Task objective –
Reproduce all of the data word for word.

Dataset rows –

===============

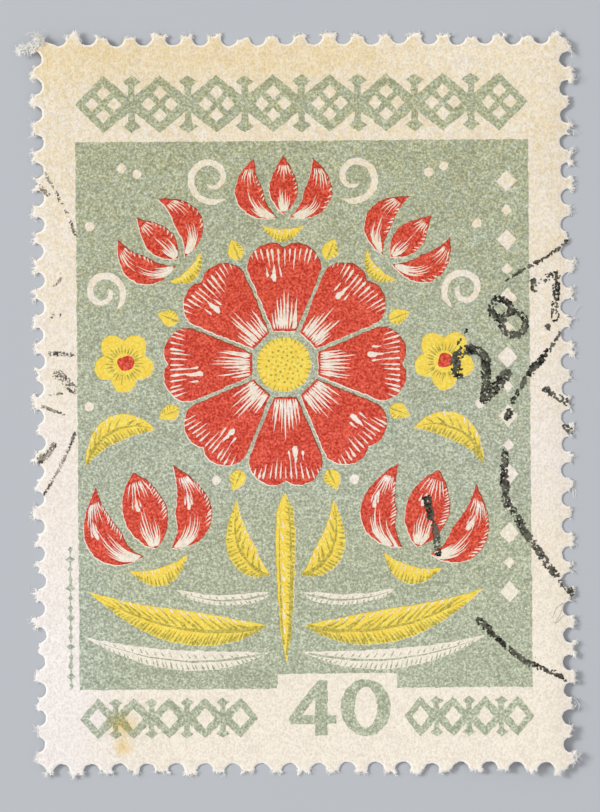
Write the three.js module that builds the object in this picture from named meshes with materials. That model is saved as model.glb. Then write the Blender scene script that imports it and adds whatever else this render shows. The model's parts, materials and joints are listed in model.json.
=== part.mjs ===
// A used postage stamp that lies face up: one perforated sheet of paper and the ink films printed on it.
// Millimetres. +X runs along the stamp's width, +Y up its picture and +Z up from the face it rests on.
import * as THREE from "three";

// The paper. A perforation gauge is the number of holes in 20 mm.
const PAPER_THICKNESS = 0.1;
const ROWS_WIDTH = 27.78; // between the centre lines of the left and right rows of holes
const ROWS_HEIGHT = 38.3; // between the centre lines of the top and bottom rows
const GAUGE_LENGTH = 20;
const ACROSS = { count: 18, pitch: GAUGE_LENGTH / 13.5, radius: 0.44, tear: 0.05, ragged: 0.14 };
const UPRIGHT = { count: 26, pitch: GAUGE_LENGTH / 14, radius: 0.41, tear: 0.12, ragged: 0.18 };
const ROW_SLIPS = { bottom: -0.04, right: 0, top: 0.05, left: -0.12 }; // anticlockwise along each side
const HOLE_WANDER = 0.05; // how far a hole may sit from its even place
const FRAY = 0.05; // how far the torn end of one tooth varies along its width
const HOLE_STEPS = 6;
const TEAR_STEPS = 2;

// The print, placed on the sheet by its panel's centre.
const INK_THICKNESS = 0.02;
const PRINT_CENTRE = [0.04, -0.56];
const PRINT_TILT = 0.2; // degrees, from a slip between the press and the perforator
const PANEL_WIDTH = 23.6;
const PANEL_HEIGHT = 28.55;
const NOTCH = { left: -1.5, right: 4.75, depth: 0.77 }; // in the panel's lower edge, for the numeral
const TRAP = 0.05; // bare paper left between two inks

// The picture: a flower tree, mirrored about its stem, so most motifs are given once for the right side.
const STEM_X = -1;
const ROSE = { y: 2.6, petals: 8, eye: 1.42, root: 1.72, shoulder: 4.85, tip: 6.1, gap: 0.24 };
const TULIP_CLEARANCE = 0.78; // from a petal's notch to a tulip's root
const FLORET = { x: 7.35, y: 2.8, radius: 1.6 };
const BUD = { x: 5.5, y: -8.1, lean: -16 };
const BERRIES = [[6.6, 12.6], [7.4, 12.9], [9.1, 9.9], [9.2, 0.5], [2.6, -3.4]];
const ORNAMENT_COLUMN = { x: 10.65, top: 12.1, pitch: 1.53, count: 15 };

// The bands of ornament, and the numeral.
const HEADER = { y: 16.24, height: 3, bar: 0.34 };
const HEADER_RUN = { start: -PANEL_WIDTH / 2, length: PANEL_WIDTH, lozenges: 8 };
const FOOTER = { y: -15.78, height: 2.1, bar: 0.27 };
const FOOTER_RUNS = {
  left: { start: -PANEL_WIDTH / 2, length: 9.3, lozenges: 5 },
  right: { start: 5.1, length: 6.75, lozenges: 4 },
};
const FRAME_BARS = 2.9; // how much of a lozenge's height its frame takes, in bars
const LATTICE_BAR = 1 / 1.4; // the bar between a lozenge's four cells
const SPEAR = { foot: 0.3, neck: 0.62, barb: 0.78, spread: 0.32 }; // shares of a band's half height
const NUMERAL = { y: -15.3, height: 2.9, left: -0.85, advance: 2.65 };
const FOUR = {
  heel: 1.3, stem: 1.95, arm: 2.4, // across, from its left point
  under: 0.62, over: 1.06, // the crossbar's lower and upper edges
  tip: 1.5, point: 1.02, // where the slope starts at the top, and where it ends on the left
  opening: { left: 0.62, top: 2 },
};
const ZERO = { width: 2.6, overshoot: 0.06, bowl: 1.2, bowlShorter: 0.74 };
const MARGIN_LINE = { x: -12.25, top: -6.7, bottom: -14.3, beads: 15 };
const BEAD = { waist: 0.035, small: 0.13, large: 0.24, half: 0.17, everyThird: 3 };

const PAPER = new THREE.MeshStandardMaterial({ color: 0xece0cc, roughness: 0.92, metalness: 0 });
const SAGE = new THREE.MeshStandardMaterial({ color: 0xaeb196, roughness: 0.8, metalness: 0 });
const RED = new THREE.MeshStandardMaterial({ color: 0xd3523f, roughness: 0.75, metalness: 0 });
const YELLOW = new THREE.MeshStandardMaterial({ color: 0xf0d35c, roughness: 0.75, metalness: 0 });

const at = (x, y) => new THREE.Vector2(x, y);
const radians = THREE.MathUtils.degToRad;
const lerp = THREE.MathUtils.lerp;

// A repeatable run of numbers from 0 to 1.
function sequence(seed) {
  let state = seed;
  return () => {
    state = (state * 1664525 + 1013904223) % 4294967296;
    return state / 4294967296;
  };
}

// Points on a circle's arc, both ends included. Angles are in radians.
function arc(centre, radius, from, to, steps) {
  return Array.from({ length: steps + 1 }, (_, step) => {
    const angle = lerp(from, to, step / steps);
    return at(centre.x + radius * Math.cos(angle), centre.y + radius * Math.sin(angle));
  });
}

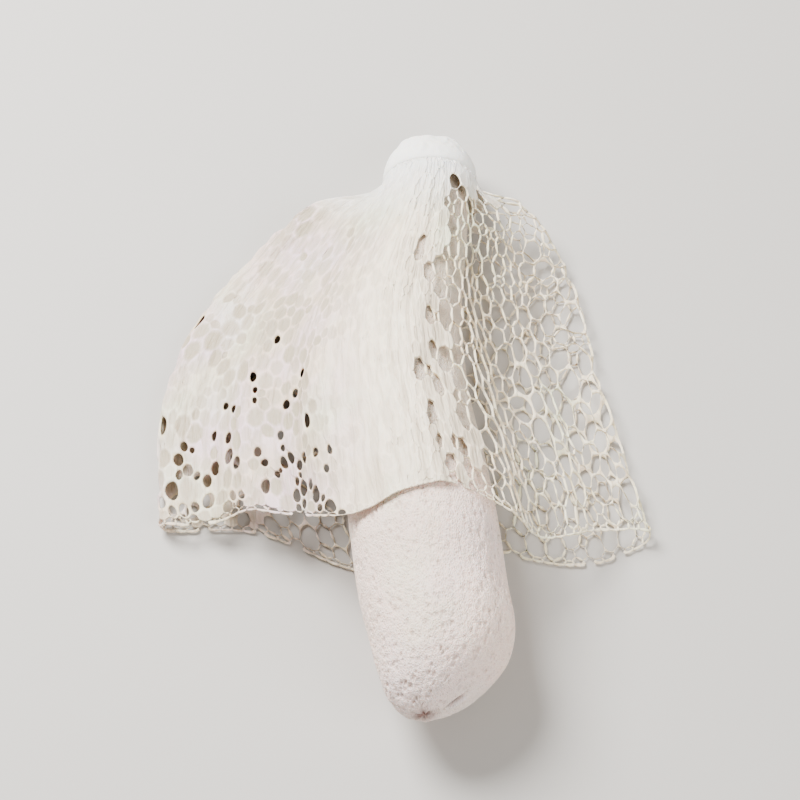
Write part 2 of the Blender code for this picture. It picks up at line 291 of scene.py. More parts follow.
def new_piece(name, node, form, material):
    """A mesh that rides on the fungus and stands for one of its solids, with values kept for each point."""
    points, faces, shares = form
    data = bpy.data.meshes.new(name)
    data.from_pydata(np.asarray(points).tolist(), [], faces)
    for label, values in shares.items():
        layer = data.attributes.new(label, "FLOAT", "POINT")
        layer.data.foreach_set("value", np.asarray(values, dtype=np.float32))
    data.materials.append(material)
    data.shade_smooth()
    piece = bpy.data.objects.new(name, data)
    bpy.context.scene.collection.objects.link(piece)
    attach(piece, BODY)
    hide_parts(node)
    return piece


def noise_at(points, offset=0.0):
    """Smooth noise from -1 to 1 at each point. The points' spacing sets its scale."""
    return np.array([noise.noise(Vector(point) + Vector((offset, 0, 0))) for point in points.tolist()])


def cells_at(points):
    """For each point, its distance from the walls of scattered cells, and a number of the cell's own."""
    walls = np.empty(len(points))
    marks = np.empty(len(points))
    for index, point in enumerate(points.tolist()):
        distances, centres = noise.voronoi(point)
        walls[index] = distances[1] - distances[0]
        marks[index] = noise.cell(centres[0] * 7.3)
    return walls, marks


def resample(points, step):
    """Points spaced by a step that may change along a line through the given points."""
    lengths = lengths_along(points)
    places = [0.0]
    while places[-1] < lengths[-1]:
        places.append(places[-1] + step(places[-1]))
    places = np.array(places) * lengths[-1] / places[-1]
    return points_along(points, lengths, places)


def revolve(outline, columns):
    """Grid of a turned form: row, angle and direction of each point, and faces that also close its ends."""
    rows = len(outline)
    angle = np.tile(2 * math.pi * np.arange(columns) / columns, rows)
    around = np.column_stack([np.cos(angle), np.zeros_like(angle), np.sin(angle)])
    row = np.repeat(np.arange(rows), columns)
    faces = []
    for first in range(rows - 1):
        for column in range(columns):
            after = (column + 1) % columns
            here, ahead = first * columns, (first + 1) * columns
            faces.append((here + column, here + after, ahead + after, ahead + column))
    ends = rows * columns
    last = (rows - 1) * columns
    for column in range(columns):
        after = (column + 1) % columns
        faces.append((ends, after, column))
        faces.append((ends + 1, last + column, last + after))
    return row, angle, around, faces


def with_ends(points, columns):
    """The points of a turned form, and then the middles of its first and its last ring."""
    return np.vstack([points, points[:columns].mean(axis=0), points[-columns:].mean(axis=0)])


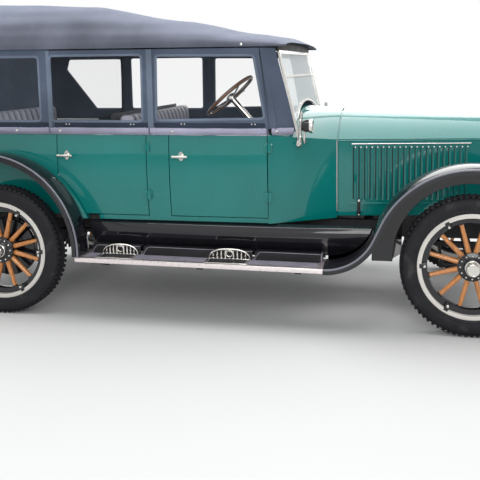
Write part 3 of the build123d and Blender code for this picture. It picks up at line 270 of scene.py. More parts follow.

===============

Response –
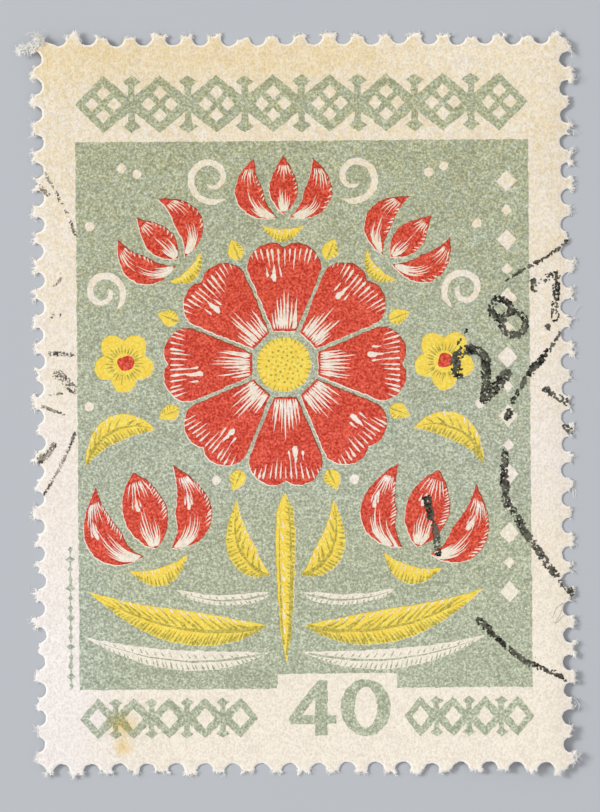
Write the three.js module that builds the object in this picture from named meshes with materials. That model is saved as model.glb. Then write the Blender scene script that imports it and adds whatever else this render shows. The model's parts, materials and joints are listed in model.json.
=== part.mjs ===
// A used postage stamp that lies face up: one perforated sheet of paper and the ink films printed on it.
// Millimetres. +X runs along the stamp's width, +Y up its picture and +Z up from the face it rests on.
import * as THREE from "three";

// The paper. A perforation gauge is the number of holes in 20 mm.
const PAPER_THICKNESS = 0.1;
const ROWS_WIDTH = 27.78; // between the centre lines of the left and right rows of holes
const ROWS_HEIGHT = 38.3; // between the centre lines of the top and bottom rows
const GAUGE_LENGTH = 20;
const ACROSS = { count: 18, pitch: GAUGE_LENGTH / 13.5, radius: 0.44, tear: 0.05, ragged: 0.14 };
const UPRIGHT = { count: 26, pitch: GAUGE_LENGTH / 14, radius: 0.41, tear: 0.12, ragged: 0.18 };
const ROW_SLIPS = { bottom: -0.04, right: 0, top: 0.05, left: -0.12 }; // anticlockwise along each side
const HOLE_WANDER = 0.05; // how far a hole may sit from its even place
const FRAY = 0.05; // how far the torn end of one tooth varies along its width
const HOLE_STEPS = 6;
const TEAR_STEPS = 2;

// The print, placed on the sheet by its panel's centre.
const INK_THICKNESS = 0.02;
const PRINT_CENTRE = [0.04, -0.56];
const PRINT_TILT = 0.2; // degrees, from a slip between the press and the perforator
const PANEL_WIDTH = 23.6;
const PANEL_HEIGHT = 28.55;
const NOTCH = { left: -1.5, right: 4.75, depth: 0.77 }; // in the panel's lower edge, for the numeral
const TRAP = 0.05; // bare paper left between two inks

// The picture: a flower tree, mirrored about its stem, so most motifs are given once for the right side.
const STEM_X = -1;
const ROSE = { y: 2.6, petals: 8, eye: 1.42, root: 1.72, shoulder: 4.85, tip: 6.1, gap: 0.24 };
const TULIP_CLEARANCE = 0.78; // from a petal's notch to a tulip's root
const FLORET = { x: 7.35, y: 2.8, radius: 1.6 };
const BUD = { x: 5.5, y: -8.1, lean: -16 };
const BERRIES = [[6.6, 12.6], [7.4, 12.9], [9.1, 9.9], [9.2, 0.5], [2.6, -3.4]];
const ORNAMENT_COLUMN = { x: 10.65, top: 12.1, pitch: 1.53, count: 15 };

// The bands of ornament, and the numeral.
const HEADER = { y: 16.24, height: 3, bar: 0.34 };
const HEADER_RUN = { start: -PANEL_WIDTH / 2, length: PANEL_WIDTH, lozenges: 8 };
const FOOTER = { y: -15.78, height: 2.1, bar: 0.27 };
const FOOTER_RUNS = {
  left: { start: -PANEL_WIDTH / 2, length: 9.3, lozenges: 5 },
  right: { start: 5.1, length: 6.75, lozenges: 4 },
};
const FRAME_BARS = 2.9; // how much of a lozenge's height its frame takes, in bars
const LATTICE_BAR = 1 / 1.4; // the bar between a lozenge's four cells
const SPEAR = { foot: 0.3, neck: 0.62, barb: 0.78, spread: 0.32 }; // shares of a band's half height
const NUMERAL = { y: -15.3, height: 2.9, left: -0.85, advance: 2.65 };
const FOUR = {
  heel: 1.3, stem: 1.95, arm: 2.4, // across, from its left point
  under: 0.62, over: 1.06, // the crossbar's lower and upper edges
  tip: 1.5, point: 1.02, // where the slope starts at the top, and where it ends on the left
  opening: { left: 0.62, top: 2 },
};
const ZERO = { width: 2.6, overshoot: 0.06, bowl: 1.2, bowlShorter: 0.74 };
const MARGIN_LINE = { x: -12.25, top: -6.7, bottom: -14.3, beads: 15 };
const BEAD = { waist: 0.035, small: 0.13, large: 0.24, half: 0.17, everyThird: 3 };

const PAPER = new THREE.MeshStandardMaterial({ color: 0xece0cc, roughness: 0.92, metalness: 0 });
const SAGE = new THREE.MeshStandardMaterial({ color: 0xaeb196, roughness: 0.8, metalness: 0 });
const RED = new THREE.MeshStandardMaterial({ color: 0xd3523f, roughness: 0.75, metalness: 0 });
const YELLOW = new THREE.MeshStandardMaterial({ color: 0xf0d35c, roughness: 0.75, metalness: 0 });

const at = (x, y) => new THREE.Vector2(x, y);
const radians = THREE.MathUtils.degToRad;
const lerp = THREE.MathUtils.lerp;

// A repeatable run of numbers from 0 to 1.
function sequence(seed) {
  let state = seed;
  return () => {
    state = (state * 1664525 + 1013904223) % 4294967296;
    return state / 4294967296;
  };
}

// Points on a circle's arc, both ends included. Angles are in radians.
function arc(centre, radius, from, to, steps) {
  return Array.from({ length: steps + 1 }, (_, step) => {
    const angle = lerp(from, to, step / steps);
    return at(centre.x + radius * Math.cos(angle), centre.y + radius * Math.sin(angle));
  });
}

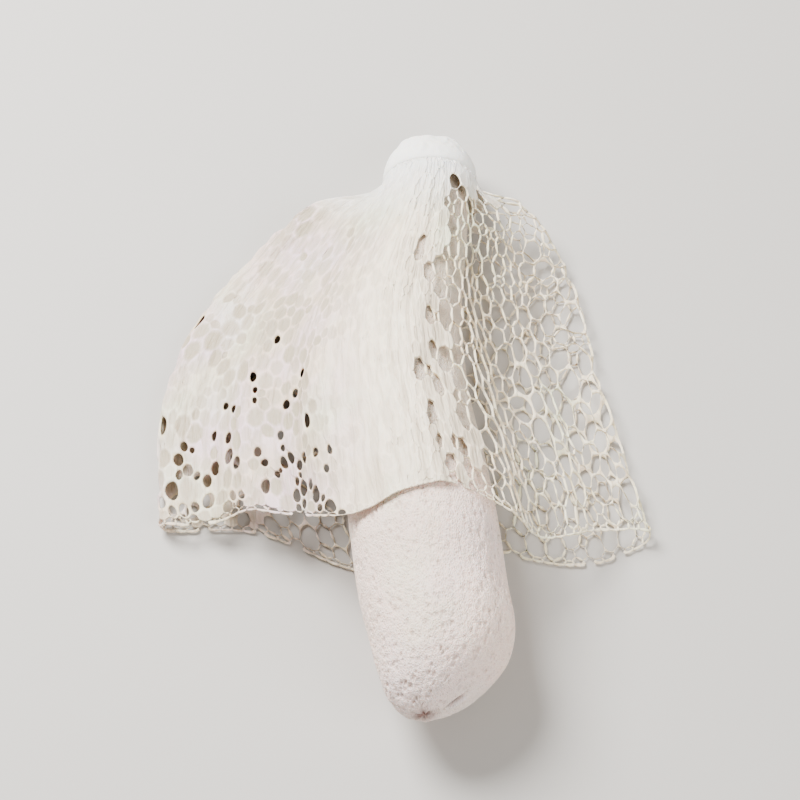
Write part 2 of the Blender code for this picture. It picks up at line 291 of scene.py. More parts follow.
def new_piece(name, node, form, material):
    """A mesh that rides on the fungus and stands for one of its solids, with values kept for each point."""
    points, faces, shares = form
    data = bpy.data.meshes.new(name)
    data.from_pydata(np.asarray(points).tolist(), [], faces)
    for label, values in shares.items():
        layer = data.attributes.new(label, "FLOAT", "POINT")
        layer.data.foreach_set("value", np.asarray(values, dtype=np.float32))
    data.materials.append(material)
    data.shade_smooth()
    piece = bpy.data.objects.new(name, data)
    bpy.context.scene.collection.objects.link(piece)
    attach(piece, BODY)
    hide_parts(node)
    return piece


def noise_at(points, offset=0.0):
    """Smooth noise from -1 to 1 at each point. The points' spacing sets its scale."""
    return np.array([noise.noise(Vector(point) + Vector((offset, 0, 0))) for point in points.tolist()])


def cells_at(points):
    """For each point, its distance from the walls of scattered cells, and a number of the cell's own."""
    walls = np.empty(len(points))
    marks = np.empty(len(points))
    for index, point in enumerate(points.tolist()):
        distances, centres = noise.voronoi(point)
        walls[index] = distances[1] - distances[0]
        marks[index] = noise.cell(centres[0] * 7.3)
    return walls, marks


def resample(points, step):
    """Points spaced by a step that may change along a line through the given points."""
    lengths = lengths_along(points)
    places = [0.0]
    while places[-1] < lengths[-1]:
        places.append(places[-1] + step(places[-1]))
    places = np.array(places) * lengths[-1] / places[-1]
    return points_along(points, lengths, places)


def revolve(outline, columns):
    """Grid of a turned form: row, angle and direction of each point, and faces that also close its ends."""
    rows = len(outline)
    angle = np.tile(2 * math.pi * np.arange(columns) / columns, rows)
    around = np.column_stack([np.cos(angle), np.zeros_like(angle), np.sin(angle)])
    row = np.repeat(np.arange(rows), columns)
    faces = []
    for first in range(rows - 1):
        for column in range(columns):
            after = (column + 1) % columns
            here, ahead = first * columns, (first + 1) * columns
            faces.append((here + column, here + after, ahead + after, ahead + column))
    ends = rows * columns
    last = (rows - 1) * columns
    for column in range(columns):
        after = (column + 1) % columns
        faces.append((ends, after, column))
        faces.append((ends + 1, last + column, last + after))
    return row, angle, around, faces


def with_ends(points, columns):
    """The points of a turned form, and then the middles of its first and its last ring."""
    return np.vstack([points, points[:columns].mean(axis=0), points[-columns:].mean(axis=0)])


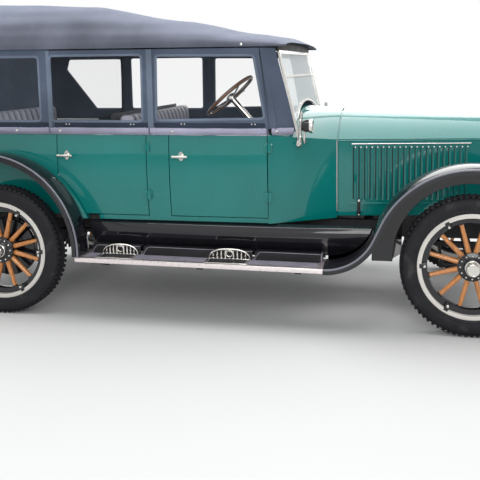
Write part 3 of the build123d and Blender code for this picture. It picks up at line 270 of scene.py. More parts follow.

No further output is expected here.